Says Robert Lamm, "When we embarked on this project, we weren't trying to say, well, this is what Chicago has always been about. Rather, we wanted to see where we could take it by staying within what we do, which is rock-pop with horns." Bill Champlin agrees. "For me, the challenge was to arrange the vocals so they would sound like traditional Chicago without taking away from the original feel of the songs," he says.

Joining Chicago on Night & Day (Big Band) were such diverse guest artists as world music favorites the Gipsy Kings, the hip hop R&B trio Jade, Aerosmith's Joe Perry, and David Letterman's bandleader Paul Shaffer, who also wrote the liner notes.
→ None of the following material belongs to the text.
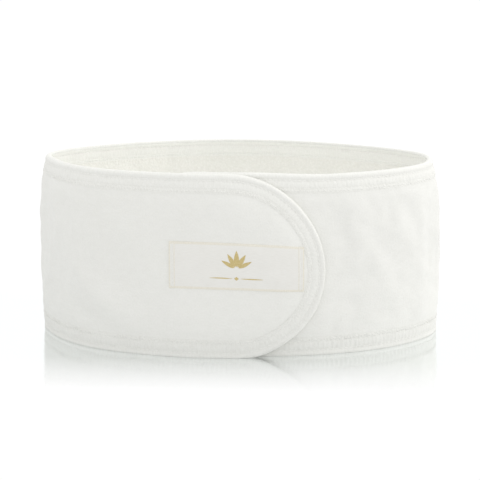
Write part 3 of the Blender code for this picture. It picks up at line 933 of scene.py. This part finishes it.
def tape_field(area, pitch, rng):
    """Places of a staggered field of hooks or loops, each a column of its own."""
    near, far = TAPE_BORDER
    columns = np.arange(area[0] + near, area[1] - far, pitch)
    rows = np.arange(TAPE_LOW + near, TAPE_HIGH - far, pitch)
    along, height = np.meshgrid(columns, rows, indexing="ij")
    height = height + (np.arange(len(columns)) % 2)[:, None] * pitch / 2
    jitter = rng.normal(0, 0.12 * pitch, (2,) + along.shape)
    return (along + jitter[0]).reshape(-1, 1), (height + jitter[1]).reshape(-1, 1)


def make_hooks():
    """Rows of small nylon hooks that stand on the hook tape and curl over at the tip."""
    rng = np.random.default_rng(61)
    along, height = tape_field(HOOK_AREA, HOOK_PITCH, rng)
    lean = np.where(rng.random(along.shape) < 0.5, 1.0, -1.0)
    along = along + lean * HOOK_CURL[:, 0]
    height = height + 0 * along
    centres = surface(along, height, -(HOOK_FOOT + HOOK_CURL[:, 1]))
    row = (centres, np.zeros_like(centres) + (0, 0, 1), pairs(along, height))
    return make_strands("hook_tape_hooks", [row], HOOK_RADII, 5, "hook_tape")


def make_loops():
    """Soft nylon loops that stand out of the loop tape in all directions."""
    rng = np.random.default_rng(71)
    along, height = tape_field(LOOP_AREA, LOOP_PITCH, rng)
    angle = rng.uniform(0, 2 * math.pi, along.shape)
    spread = (ALONG_STITCH - 0.5) * 1.5 * MM
    rise = ARCH * 0.55 * MM * rng.uniform(0.6, 1.0, along.shape)
    row = strands(along + np.cos(angle) * spread, height + np.sin(angle) * spread, LOOP_FOOT + rise, 1)
    return make_strands("loop_tape_loops", [row], np.full(6, LOOP_RADIUS), 4, "loop_tape")


def make_tape_stitches(name, area, side, seed):
    """A square of stitches just inside the tape's edge."""
    left, right = area[0] + TAPE_ROW, area[1] - TAPE_ROW
    low, high = TAPE_LOW + TAPE_ROW, TAPE_HIGH - TAPE_ROW
    corners = [(left, low), (right, low), (right, high), (left, high), (left, low)]
    rng = np.random.default_rng(seed)
    along, height = [], []
    for (a0, h0), (a1, h1) in zip(corners, corners[1:]):
        count = int(math.hypot(a1 - a0, h1 - h0) / TAPE_PITCH)
        middle = (np.arange(count)[:, None] + 0.5) / count
        share = middle + np.linspace(-HALF_STITCH, HALF_STITCH, 6) / count
        wander = rng.normal(0, WANDER, (count, 1))
        along.append(mix(a0, a1, share) + wander * (h1 != h0))
        height.append(mix(h0, h1, share) + wander * (a1 != a0))
    row = strands(np.concatenate(along), np.concatenate(height), side * (TAPE_FACE + TAPE_STITCH), side)
    return make_strands(name, [row], TAPE_THREAD * TAPER)


# ---- bodies ----
# Half the line between one body and the next, handed to bend().
OPEN_LINE = Vector((-0.94, 0.34, 0.0)).normalized() * 0.022
PEEL_LINE = Vector((0.877, -0.481, 0.0)).normalized() * 0.021
ROUTE_STEP = 2 * MM


def bend(piece, bodies, hinge, line):
    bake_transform(piece)


def place_cloth(suffix, start, end, bending, faces, edges, seed):
    """One length of the cover, lining, binding and stitch rows; faces and edges are the CAD's lengths."""
    route = edge_route(start, end, ROUTE_STEP)
    cover = make_cloth("velour_cover_" + suffix, start, end, 1, "velour", seed)
    lining = make_cloth("terry_lining_" + suffix, start, end, -1, "terry", seed + 2)
    edging = make_binding("hem_binding_" + suffix, start, end, seed + 4)
    rim, hem = make_hem_threads(suffix, route, seed + 6)
    for piece, slot, node, parts in (
            (cover, "velour", "outer_cover_", faces), (lining, "terry", "lining_", faces),
            (edging, "binding", "edge_binding_", edges), (rim, "thread", "rim_stitching_", edges),
            (hem, "thread", "hem_stitching_", edges)):
        bend(piece, *bending)
        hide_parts(*(node + part for part in parts))


def stand_for(piece, body, slot, *nodes):
    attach(piece, body)
    if nodes:
        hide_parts(*nodes)


def place_tapes():
    """Each tape with its hooks or loops, and its stitches."""
    tapes = (("hook_tape", "flap", HOOK_AREA, -1, 81), ("loop_tape", "root", LOOP_AREA, 1, 82))
    tips = make_hooks(), make_loops()
    bases = [make_tape(name + "_base", area, side, name) for name, _, area, side, _ in tapes]
    threads = [make_tape_stitches(name + "_stitches", *where) for name, _, *where in tapes]
    for (name, body, area, *_), tip, base, stitches in zip(tapes, tips, bases, threads):
        stand_for(base, body, name, name)
        stand_for(tip, body, name)
        stand_for(stitches, body, "thread", name + "_stitching")


def place_label():
    ribbon = make_label()
    left = make_label_stitches("label_stitches_left", LABEL_LEFT + LABEL_ROW, 91)
    right = make_label_stitches("label_stitches_right", LABEL_RIGHT - LABEL_ROW, 92)
    motif = print_sheet("gold_water_lily", [petal(*shape) for shape in PETALS], MOTIF_HEIGHT)
    rule = print_sheet("gold_rule", [bar(centre) for centre in RULE_CENTRES] + [DIAMOND], RULE_HEIGHT)
    for piece, slot, node in (
            (ribbon, "satin", "label_ribbon"), (left, "thread", "label_stitching_left"),
            (right, "thread", "label_stitching_right"), (motif, "gold_print", "label_motif"),
            (rule, "gold_print", "label_rule")):
        stand_for(piece, "flap", slot, node)


# ---- studio ----
ROOM_LIGHT = 1.03  # the white room and the lit floor
INSIDE_FLOOR_GLOW = 1.80  # a painted pool of light: inside the band the floor glows this bright, brighter than the room
INSIDE_FADE = (0.45, 0.88)  # where that ends, as shares of the loop's half sizes
FLOOR_HALF = 6.0
FLOOR_HEIGHT = -0.05 * MM
POLISH = 0.93  # how much of the floor is mirror beside the band
MIRROR_NEAR, MIRROR_FAR = 66 * MM, 122 * MM  # where that fades out in front
MIRROR_SIDE = 0.24  # and at the sides
BAND_MIDDLE, BAND_TOP = (0.0, 0.0, 0.045), (0.0, 0.0, 0.09)
CAMERA_PLACE = (0.0462, -0.8627, 0.2181)
CAMERA_DOWN_DEG, CAMERA_LEFT_DEG = 11.26, 3.01


def make_floor():
    """A lit white floor with a polished patch round the band that fades a few centimetres out; inside the
    band the floor glows brighter, a painted pool of light.
    """
    corners = FLOOR_HALF * np.array([(-1, -1, 0), (1, -1, 0), (1, 1, 0), (-1, 1, 0)])
    floor = plain_mesh("studio_floor", corners, [(0, 1, 2, 3)])
    floor.location.z = FLOOR_HEIGHT
    look = Nodes("studio_floor")
    look.tree.nodes.remove(look.tree.nodes["Principled BSDF"])
    place = look.node("ShaderNodeNewGeometry").outputs["Position"]

    def ring_distance(across, back, centre):
        """Distance from the band's middle in an ellipse's own measure."""
        scaled = look.node("ShaderNodeMapping", Vector=place, Scale=(1 / across, 1 / back, 0.0),
                           Location=(0.0, -centre / back, 0.0))
        length = look.node("ShaderNodeVectorMath")
        length.operation = "LENGTH"
        return look.feed(length, {0: scaled.outputs["Vector"]}).outputs["Value"]

    def fade(value, low, high, at_low, at_high, kind="SMOOTHSTEP"):
        node = look.node("ShaderNodeMapRange")
        node.interpolation_type = kind
        return look.feed(node, {"Value": value, "From Min": low, "From Max": high,
                                "To Min": at_low, "To Max": at_high}).outputs["Result"]

    inside = ring_distance(HALF_WIDTH, HALF_DEPTH, FRAME_SHIFT)
    polish = fade(ring_distance(5.0, 1.0, 0.0), MIRROR_NEAR, MIRROR_FAR, POLISH, 0.0, "LINEAR")
    outside = fade(inside, *INSIDE_FADE, 0.0, 1.0)
    beside = fade(ring_distance(1.0, 100.0, 0.0), 0.6 * MIRROR_SIDE, MIRROR_SIDE, 1.0, 0.0)
    share = look.math("MULTIPLY", look.math("MULTIPLY", polish, outside), beside)
    # Painted pool of light: inside the band the floor glows brighter than the room.
    lit = look.node("ShaderNodeEmission", Strength=fade(inside, *INSIDE_FADE, INSIDE_FLOOR_GLOW, ROOM_LIGHT))
    mirror = look.node("ShaderNodeBsdfGlossy", Color=(0.965, 0.985, 0.985, 1.0), Roughness=0.11)
    both = look.node("ShaderNodeMixShader", Fac=share)
    look.feed(both, {1: lit.outputs["Emission"], 2: mirror.outputs["BSDF"]})
    look.feed(look.tree.nodes["Material Output"], {"Surface": both.outputs["Shader"]})
    floor.data.materials.append(look.material)


def make_light(name, place, target, size, power, colour):
    """A square lamp that faces a point."""
    data = bpy.data.lights.new(name, "AREA")
    data.size = size
    data.energy = power
    data.color = colour
    lamp = add_object(name, data)
    lamp.location = place
    lamp.rotation_euler = (Vector(target) - Vector(place)).to_track_quat("-Z", "Y").to_euler()


def make_studio():
    make_floor()
    world = bpy.data.worlds.new("white_room")
    world.use_nodes = True
    background = world.node_tree.nodes["Background"]
    background.inputs["Color"].default_value = (1.0, 1.0, 1.0, 1.0)
    background.inputs["Strength"].default_value = ROOM_LIGHT
    scene.world = world
    scene.view_settings.view_transform = "Standard"
    make_light("key", (1.4, 0.12, 0.50), BAND_MIDDLE, 0.5, 4.0, (1.0, 0.978, 0.958))
    make_light("top", (0.15, 0.02, 1.25), BAND_TOP, 0.4, 2.6, (1.0, 1.0, 0.99))

    camera_data = bpy.data.cameras.new("camera")
    camera_data.lens = 128.2
    camera_data.sensor_width = 36.0
    camera = add_object("camera", camera_data)
    camera.location = CAMERA_PLACE
    camera.rotation_euler = (math.radians(90 - CAMERA_DOWN_DEG), 0.0, math.radians(CAMERA_LEFT_DEG))
    scene.camera = camera


make_studio()
place_cloth("back", 0.0, SEAM, (("root", "left_arm"), "band_open", OPEN_LINE),
            ("back", "left"), ("back", "left_top", "left_bottom"), 20)
place_cloth("front", SEAM, LENGTH, (("left_arm", "flap"), "flap_peel", PEEL_LINE),
            ("flap",), ("flap",), 30)
place_tapes()
place_label()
Bruce Fairbairn, known for his projects with such hard-rock acts as Van Halen, AC/DC, Aerosmith, and Bon Jovi, among others, handled the production chores at the Armoury Studios in Vancouver.

"It was a great musical experience, and that's what it's all about, in my mind," Loughnane concludes. "I think it should have been more popular than it has become, but it's still a great piece of music as far as I'm concerned, and I'll take that to the grave with me. I know we put everything we had into it, and it came out sounding great."